The Industrial Revolution, which began in the middle of the eighteenth century transformed the nation’s need for money. People living off the land in rural Britain had been largely self-sufficient. They grew their own food, made their own clothes and bartered with their neighbours for everything else. However, as more and more people streamed into the new urban areas looking for work in the factories, so the need for good quality money to pay their wages became acute.
For most of King George III’s reign, British coinage was in a desperately poor state, with very few coins being produced and the market flooded with badly worn coins, tokens, foreign currencies and counterfeits. A population explosion between 1750 and 1800 did not help matters, putting additional pressure on the already inadequate coinage.

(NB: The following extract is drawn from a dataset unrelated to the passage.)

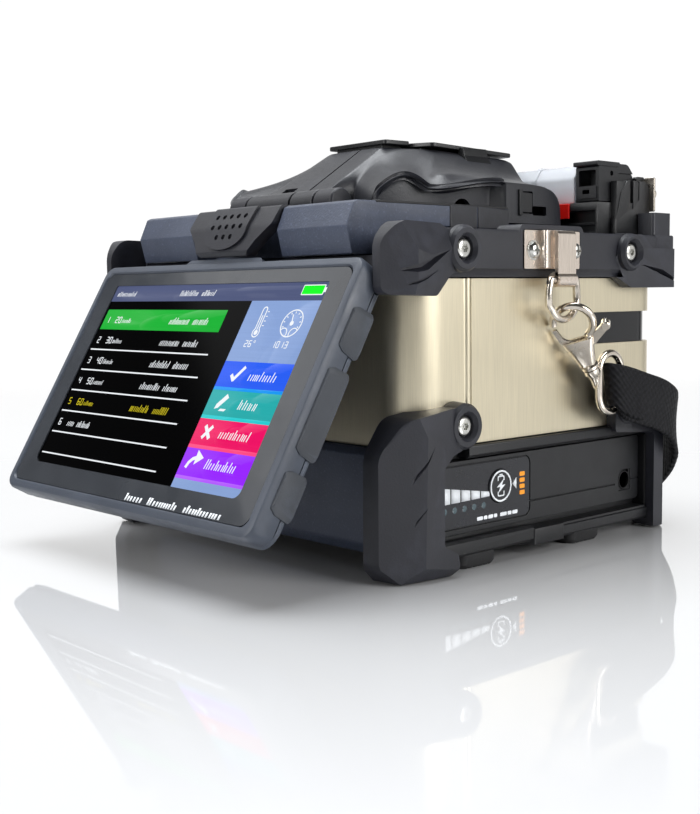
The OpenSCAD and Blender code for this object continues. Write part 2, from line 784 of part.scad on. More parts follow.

Fortunately, the King’s final years would witness a transformation in the nation’s coinage that would not be seen again until decimalisation in 1971.
The Northumberland Shilling
The production of silver coins slowed to a trickle during the eighteenth century and they rarely appeared in day to day transactions. A shortage of silver led to the metal price becoming more costly than the face value of coins made from it. Consequently, there was no incentive for the Treasury to strike silver coins despite urgent appeals from the public to do so. Any coins that did appear were unlikely to spend long in circulation, being either hoarded or quickly melted down for their higher bullion value.
In 1763 a batch of silver shillings were struck for Hugh Percy, 1st Duke of Northumberland, who had been appointed Lord Lieutenant of Ireland. He wanted to make an impression when he arrived in Dublin with his family in October 1763. To do this he had 2,000 new shillings struck, which he threw into the crowds that lined the streets to welcome him. The extravagant gesture cost him £100 but guaranteed him an enthusiastic reception, and the 1763 shilling would forever be known as the Northumberland Shilling.
From records kept at the time, we know the Royal Mint struck more silver in 1763 than the 2,000 shillings required by the Duke to ingratiate himself with the people of Ireland. Any coins that were produced were a drop in the ocean compared to what was actually needed. Shillings would not be struck again until 1787.
During the first decade of the new King’s reign, the number of counterfeit copper coins in circulation increased dramatically. To combat this, in 1770 the Treasury ordered the Royal Mint to produce copper coins in huge quantities, and over the next six years, millions of farthings and halfpennies were struck and issued into circulation.
However, far from dissuading the counterfeiters the huge influx of quality copper into the market only facilitated the production of more fakes. A skilled fraudster could melt down one genuine coin and make two or three underweight coins with the metal. In 1775 the Treasury admitted defeat and the official Government coin presses fell silent again.
Counterfeiting was a serious offence punishable by death. On 18th March 1789, Catherine and Hugh Murphy were executed at Newgate Prison in London for coining. The term covered several offences, such as clipping bits off silver and gold coins to melt down, colouring coins to make them look more valuable, producing counterfeits and possessing the equipment to do so.
Coining was an act of high treason in that it was considered to be a crime committed against the King. Therefore, Catherine was not hanged alongside her husband. Instead, she became the last woman in Britain to be executed by burning at the stake, the penalty for female coin counterfeiters until 1790.
The counterfeiting law only applied to criminals making visually exact replicas. Many criminals took advantage of this legal loophole by making coins with deliberate errors in their inscriptions, trusting that people would be unlikely to spot the difference!
An official examination of coins in circulation in 1786 confirmed that the nation’s coinage was in a shocking state; badly worn, barely legible, underweight and mostly fake. Only about eight per cent of ‘halfpennies’ in circulation were genuine. Genuine coins were often hoarded, and the fakes spent first, thereby proving Gresham’s Law that “bad money drives out good”.
Wear and tear over decades meant that smaller denominations were often so worn that it was impossible to discern the image that had once appeared on it. Some dated back to the reign of William III (1650 –1702) and had been allowed to circulate for a century.
The Royal Mint responded to the crisis by effectively shutting down. It produced no copper coins at all between 1775 and 1821. A small batch of silver shillings and sixpences were struck in 1787, but only because the Bank of England wanted to sell them to collectors looking for Christmas and birthday gifts. It was left to others to propose a solution to the problem.